The parties both evidently understood and construed the contract alike in the application of the "automatic premium loans" to the payment of premiums, the insured being regularly notified thereof and making no objections whatever to such procedure; and their construction of the contract is entitled to great weight in the correct interpretation. Craig v. Golden Rule Life Ins. Co., 184 Ark. 48, 41 S.W.2d 769.
The insured paid very few premiums except with the benefit of the "automatic premium loan," and was repeatedly notified of the failure to pay such premiums and finally of the lapse of the policy almost two years before his death.

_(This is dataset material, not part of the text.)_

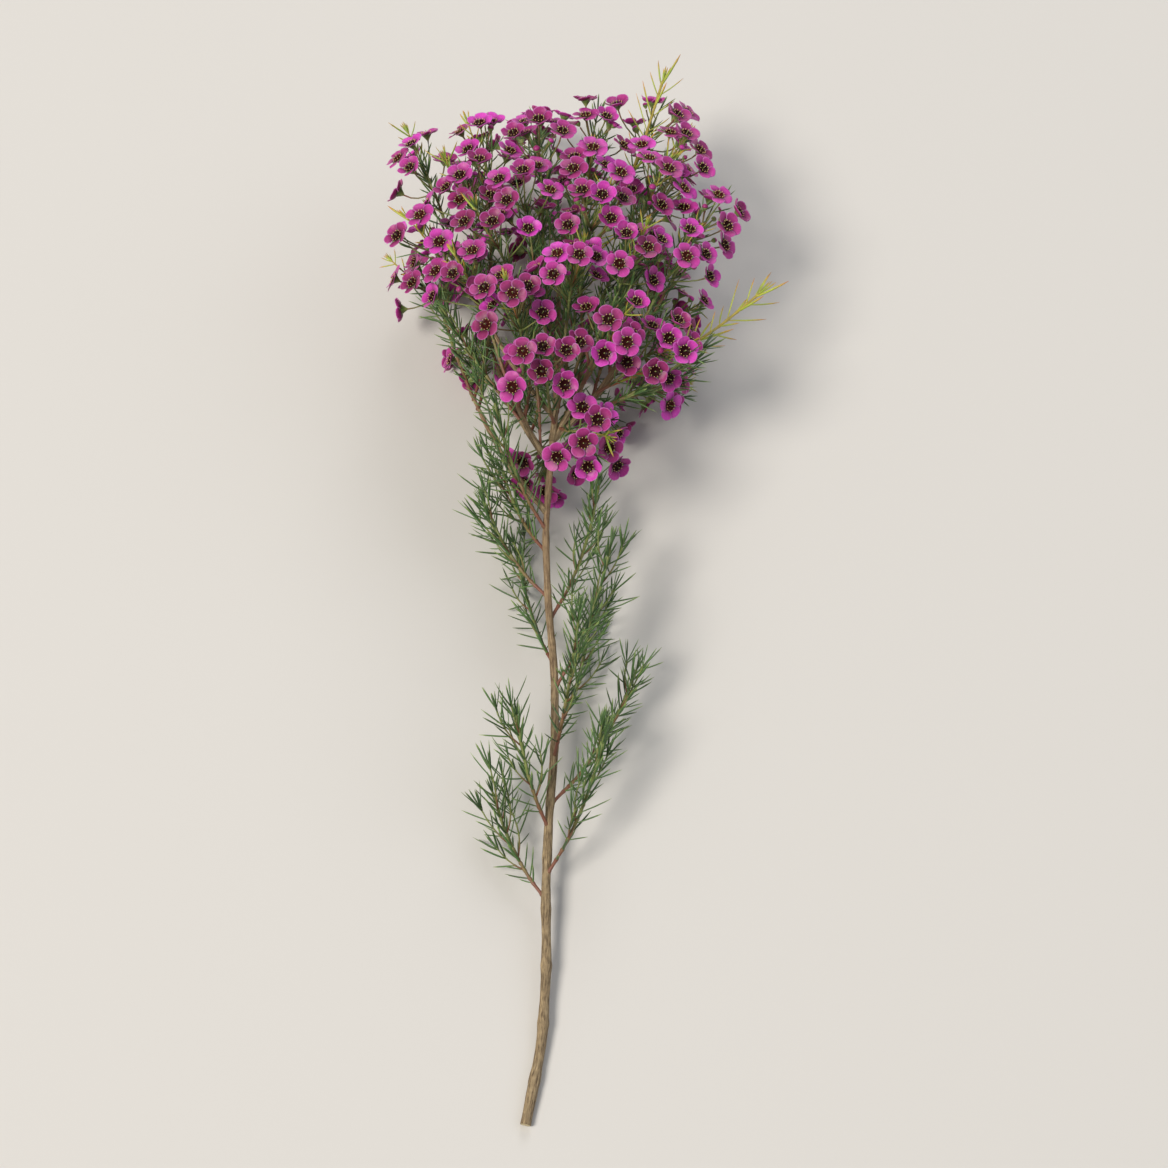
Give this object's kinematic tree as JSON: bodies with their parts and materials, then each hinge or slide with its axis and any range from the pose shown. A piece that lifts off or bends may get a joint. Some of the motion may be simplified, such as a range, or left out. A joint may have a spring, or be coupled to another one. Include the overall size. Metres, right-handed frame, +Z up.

He evidently recognized the correctness of the claims of his failure to pay the insurance premiums when due and the application by the appellant company of the "automatic premium loans" to their payment, and made no objection whatever at any time to such procedure nor any protest or objection to the correctness of the company's notification of the lapse of the policy on September 24, 1928.
Certainly this was acquiescence in the application of the "automatic premium loans" by the company to keep the insurance in force as well as in the correctness of its notification of the forfeiture of the policy because of the failure to pay the premiums, and was binding on the beneficiary who must stand in the shoes of the insured and be bound under the terms of the policy issued.
She could not, therefore, upon learning after insured's death that the application of the cash surrender value of the policy at a particular time during its life to the purchase of extended insurance, instead of its being used for the payment of premiums under the "automatic premium loan" provision, as was done with acquiescence of the insured, change the application of the cash surrender value to the purchase of extended insurance in order to keep the policy in force beyond the date of the insured's death, entitling her to recover thereon. Mass. Mut. Life Ins. Co. v. Jones, 44 F.2d 540.
It follows that the court erred in holding otherwise, and must be reversed on that account, and, the cause appearing to have been fully developed, it will be dismissed. It is so ordered.